→ Exercise inputs
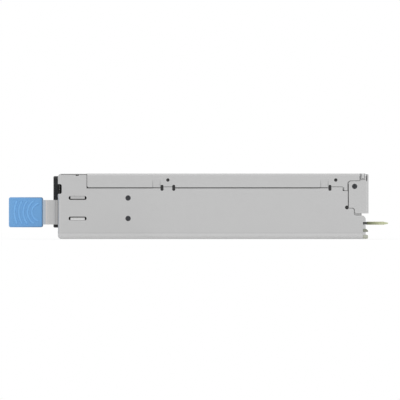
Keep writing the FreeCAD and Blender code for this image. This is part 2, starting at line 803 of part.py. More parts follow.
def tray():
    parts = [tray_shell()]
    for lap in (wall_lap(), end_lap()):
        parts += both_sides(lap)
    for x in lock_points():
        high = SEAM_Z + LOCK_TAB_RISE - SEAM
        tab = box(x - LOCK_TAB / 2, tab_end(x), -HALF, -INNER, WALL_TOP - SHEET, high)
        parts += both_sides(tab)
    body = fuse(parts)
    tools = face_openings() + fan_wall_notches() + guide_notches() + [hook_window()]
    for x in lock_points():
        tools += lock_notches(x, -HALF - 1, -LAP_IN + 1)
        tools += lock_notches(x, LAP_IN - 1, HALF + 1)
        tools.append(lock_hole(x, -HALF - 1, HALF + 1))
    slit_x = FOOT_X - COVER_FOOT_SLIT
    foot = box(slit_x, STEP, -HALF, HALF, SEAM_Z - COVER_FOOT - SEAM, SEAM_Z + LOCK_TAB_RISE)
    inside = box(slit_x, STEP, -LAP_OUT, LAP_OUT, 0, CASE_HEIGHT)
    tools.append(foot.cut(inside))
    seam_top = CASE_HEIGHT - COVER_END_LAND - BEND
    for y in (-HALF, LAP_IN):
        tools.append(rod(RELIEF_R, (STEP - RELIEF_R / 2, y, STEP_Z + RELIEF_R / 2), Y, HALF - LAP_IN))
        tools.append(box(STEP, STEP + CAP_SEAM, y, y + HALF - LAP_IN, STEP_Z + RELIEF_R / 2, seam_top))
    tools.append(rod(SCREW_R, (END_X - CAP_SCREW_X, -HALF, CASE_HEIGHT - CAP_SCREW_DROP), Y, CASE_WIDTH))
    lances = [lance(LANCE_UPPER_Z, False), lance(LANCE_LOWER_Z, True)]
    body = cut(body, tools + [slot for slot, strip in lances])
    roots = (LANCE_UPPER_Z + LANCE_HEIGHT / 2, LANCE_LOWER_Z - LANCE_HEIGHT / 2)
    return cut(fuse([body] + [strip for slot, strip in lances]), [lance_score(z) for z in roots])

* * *

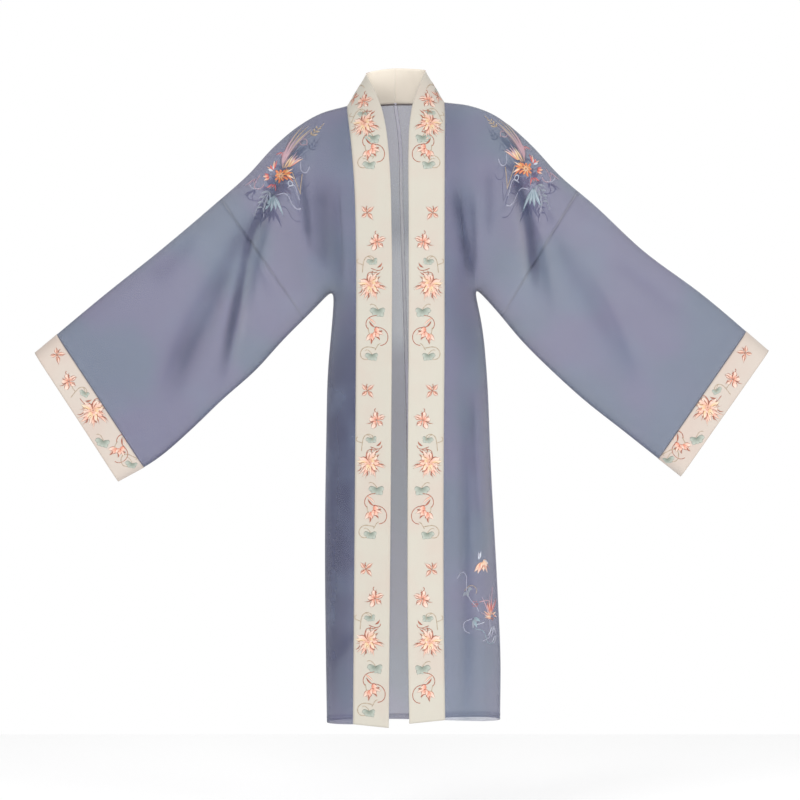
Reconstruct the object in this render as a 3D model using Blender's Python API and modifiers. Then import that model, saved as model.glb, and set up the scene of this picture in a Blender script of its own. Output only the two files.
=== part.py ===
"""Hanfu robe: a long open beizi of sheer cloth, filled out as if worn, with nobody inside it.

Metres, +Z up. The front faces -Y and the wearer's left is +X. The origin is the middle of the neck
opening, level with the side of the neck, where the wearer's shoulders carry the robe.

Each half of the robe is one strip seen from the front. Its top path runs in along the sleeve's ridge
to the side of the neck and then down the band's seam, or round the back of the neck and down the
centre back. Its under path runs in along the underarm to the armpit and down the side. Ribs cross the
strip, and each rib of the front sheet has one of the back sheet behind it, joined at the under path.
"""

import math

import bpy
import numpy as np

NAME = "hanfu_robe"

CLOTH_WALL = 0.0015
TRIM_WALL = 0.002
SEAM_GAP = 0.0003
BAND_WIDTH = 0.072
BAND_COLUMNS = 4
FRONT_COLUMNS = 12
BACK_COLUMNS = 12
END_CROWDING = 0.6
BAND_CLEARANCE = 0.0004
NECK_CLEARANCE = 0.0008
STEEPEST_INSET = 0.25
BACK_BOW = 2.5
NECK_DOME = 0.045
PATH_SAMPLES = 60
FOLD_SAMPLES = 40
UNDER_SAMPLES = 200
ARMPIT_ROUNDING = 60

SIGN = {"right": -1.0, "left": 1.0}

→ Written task
From the records above, give again exactly the lines running from the line with "Reconstruct the object" to the line with "nobody inside it.", inclusive.

→ Right answer
Reconstruct the object in this render as a 3D model using Blender's Python API and modifiers. Then import that model, saved as model.glb, and set up the scene of this picture in a Blender script of its own. Output only the two files.
=== part.py ===
"""Hanfu robe: a long open beizi of sheer cloth, filled out as if worn, with nobody inside it.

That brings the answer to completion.